[Data block]:
┌────────

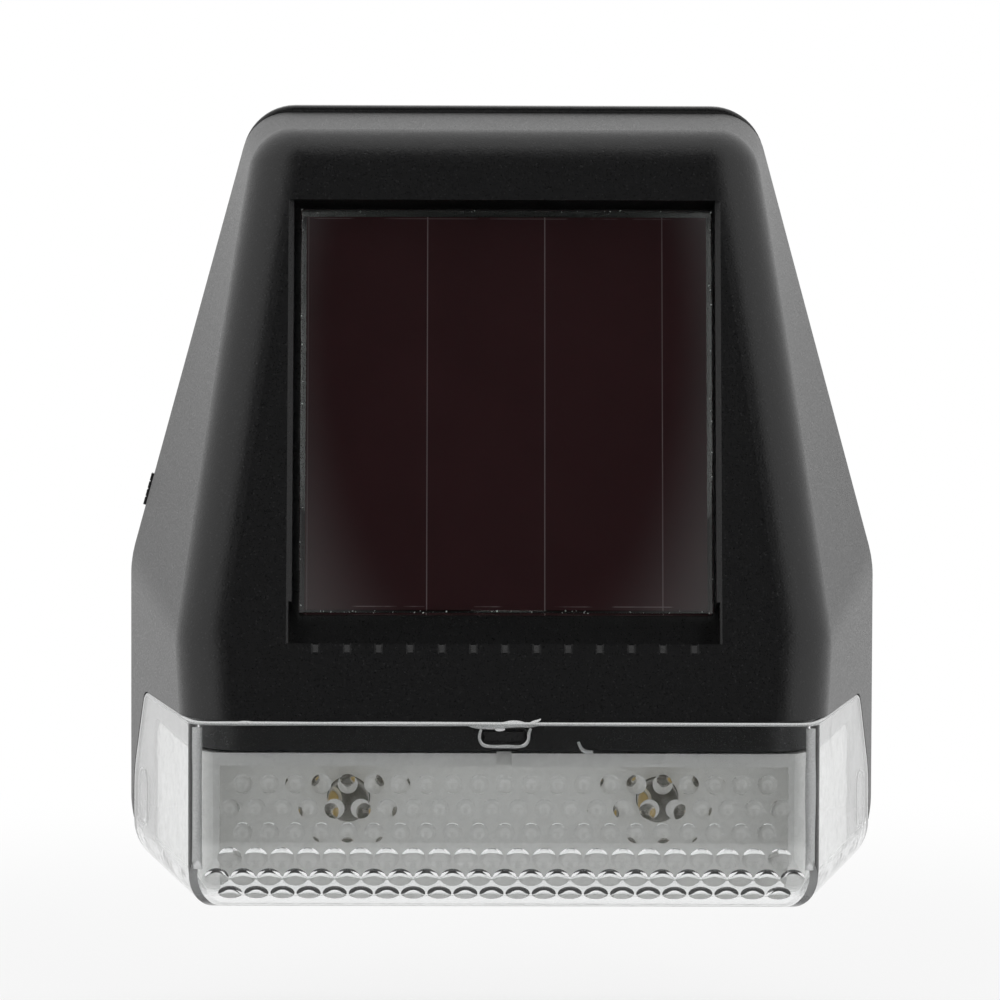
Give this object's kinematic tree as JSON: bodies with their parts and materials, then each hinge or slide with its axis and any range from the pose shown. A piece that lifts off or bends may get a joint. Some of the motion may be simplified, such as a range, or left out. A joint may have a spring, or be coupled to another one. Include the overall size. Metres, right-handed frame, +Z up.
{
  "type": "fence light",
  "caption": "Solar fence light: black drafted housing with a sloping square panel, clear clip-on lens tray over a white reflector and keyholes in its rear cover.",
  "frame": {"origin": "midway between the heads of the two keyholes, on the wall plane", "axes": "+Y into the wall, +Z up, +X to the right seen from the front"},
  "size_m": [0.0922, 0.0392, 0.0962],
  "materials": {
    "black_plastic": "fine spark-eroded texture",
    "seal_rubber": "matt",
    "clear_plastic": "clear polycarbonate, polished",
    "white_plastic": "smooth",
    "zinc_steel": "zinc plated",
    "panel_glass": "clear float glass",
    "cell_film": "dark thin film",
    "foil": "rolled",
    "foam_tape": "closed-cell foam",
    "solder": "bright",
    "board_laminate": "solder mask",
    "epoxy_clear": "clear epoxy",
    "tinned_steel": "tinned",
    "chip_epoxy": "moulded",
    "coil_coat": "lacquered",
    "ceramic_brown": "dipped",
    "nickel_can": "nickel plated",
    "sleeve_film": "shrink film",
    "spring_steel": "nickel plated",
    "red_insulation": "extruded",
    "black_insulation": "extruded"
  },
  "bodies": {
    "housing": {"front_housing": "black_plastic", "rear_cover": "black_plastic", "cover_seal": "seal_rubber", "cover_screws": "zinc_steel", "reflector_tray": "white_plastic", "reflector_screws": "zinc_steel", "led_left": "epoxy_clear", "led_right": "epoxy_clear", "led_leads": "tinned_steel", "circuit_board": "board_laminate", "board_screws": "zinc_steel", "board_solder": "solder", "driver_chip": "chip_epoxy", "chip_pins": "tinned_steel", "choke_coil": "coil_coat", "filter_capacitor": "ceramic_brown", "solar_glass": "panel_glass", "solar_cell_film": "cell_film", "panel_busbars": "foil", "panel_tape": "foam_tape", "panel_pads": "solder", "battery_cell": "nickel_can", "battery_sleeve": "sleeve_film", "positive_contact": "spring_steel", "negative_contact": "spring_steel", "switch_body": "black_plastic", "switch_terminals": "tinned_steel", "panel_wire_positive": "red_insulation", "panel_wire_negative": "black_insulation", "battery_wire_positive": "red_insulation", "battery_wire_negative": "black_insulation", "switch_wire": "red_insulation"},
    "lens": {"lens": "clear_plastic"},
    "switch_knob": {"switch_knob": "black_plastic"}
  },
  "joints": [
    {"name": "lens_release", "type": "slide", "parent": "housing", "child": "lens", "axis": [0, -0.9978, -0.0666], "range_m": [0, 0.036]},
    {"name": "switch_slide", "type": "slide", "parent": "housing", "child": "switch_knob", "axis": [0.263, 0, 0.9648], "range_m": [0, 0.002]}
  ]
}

└────────

[Given exercise]: Return the material in full, exactly as shown.

[Correct answer]:
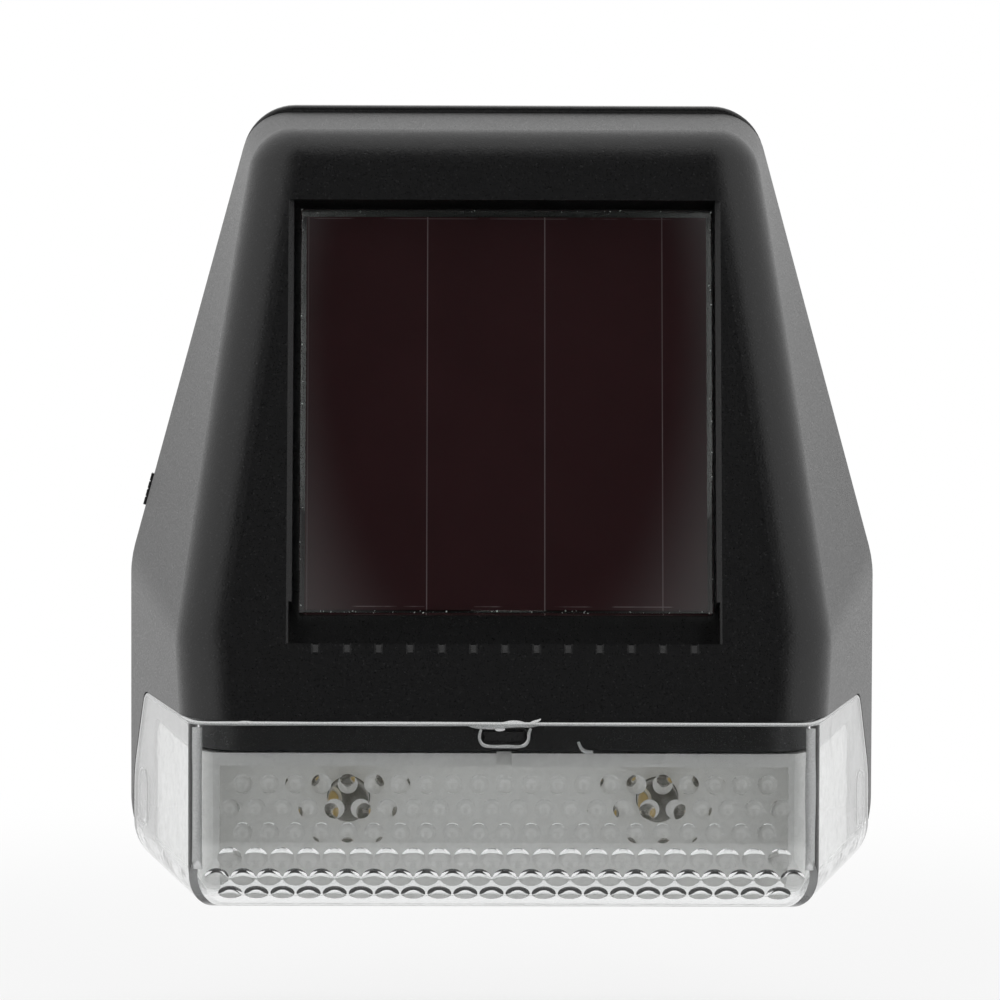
Give this object's kinematic tree as JSON: bodies with their parts and materials, then each hinge or slide with its axis and any range from the pose shown. A piece that lifts off or bends may get a joint. Some of the motion may be simplified, such as a range, or left out. A joint may have a spring, or be coupled to another one. Include the overall size. Metres, right-handed frame, +Z up.
{
  "type": "fence light",
  "caption": "Solar fence light: black drafted housing with a sloping square panel, clear clip-on lens tray over a white reflector and keyholes in its rear cover.",
  "frame": {"origin": "midway between the heads of the two keyholes, on the wall plane", "axes": "+Y into the wall, +Z up, +X to the right seen from the front"},
  "size_m": [0.0922, 0.0392, 0.0962],
  "materials": {
    "black_plastic": "fine spark-eroded texture",
    "seal_rubber": "matt",
    "clear_plastic": "clear polycarbonate, polished",
    "white_plastic": "smooth",
    "zinc_steel": "zinc plated",
    "panel_glass": "clear float glass",
    "cell_film": "dark thin film",
    "foil": "rolled",
    "foam_tape": "closed-cell foam",
    "solder": "bright",
    "board_laminate": "solder mask",
    "epoxy_clear": "clear epoxy",
    "tinned_steel": "tinned",
    "chip_epoxy": "moulded",
    "coil_coat": "lacquered",
    "ceramic_brown": "dipped",
    "nickel_can": "nickel plated",
    "sleeve_film": "shrink film",
    "spring_steel": "nickel plated",
    "red_insulation": "extruded",
    "black_insulation": "extruded"
  },
  "bodies": {
    "housing": {"front_housing": "black_plastic", "rear_cover": "black_plastic", "cover_seal": "seal_rubber", "cover_screws": "zinc_steel", "reflector_tray": "white_plastic", "reflector_screws": "zinc_steel", "led_left": "epoxy_clear", "led_right": "epoxy_clear", "led_leads": "tinned_steel", "circuit_board": "board_laminate", "board_screws": "zinc_steel", "board_solder": "solder", "driver_chip": "chip_epoxy", "chip_pins": "tinned_steel", "choke_coil": "coil_coat", "filter_capacitor": "ceramic_brown", "solar_glass": "panel_glass", "solar_cell_film": "cell_film", "panel_busbars": "foil", "panel_tape": "foam_tape", "panel_pads": "solder", "battery_cell": "nickel_can", "battery_sleeve": "sleeve_film", "positive_contact": "spring_steel", "negative_contact": "spring_steel", "switch_body": "black_plastic", "switch_terminals": "tinned_steel", "panel_wire_positive": "red_insulation", "panel_wire_negative": "black_insulation", "battery_wire_positive": "red_insulation", "battery_wire_negative": "black_insulation", "switch_wire": "red_insulation"},
    "lens": {"lens": "clear_plastic"},
    "switch_knob": {"switch_knob": "black_plastic"}
  },
  "joints": [
    {"name": "lens_release", "type": "slide", "parent": "housing", "child": "lens", "axis": [0, -0.9978, -0.0666], "range_m": [0, 0.036]},
    {"name": "switch_slide", "type": "slide", "parent": "housing", "child": "switch_knob", "axis": [0.263, 0, 0.9648], "range_m": [0, 0.002]}
  ]
}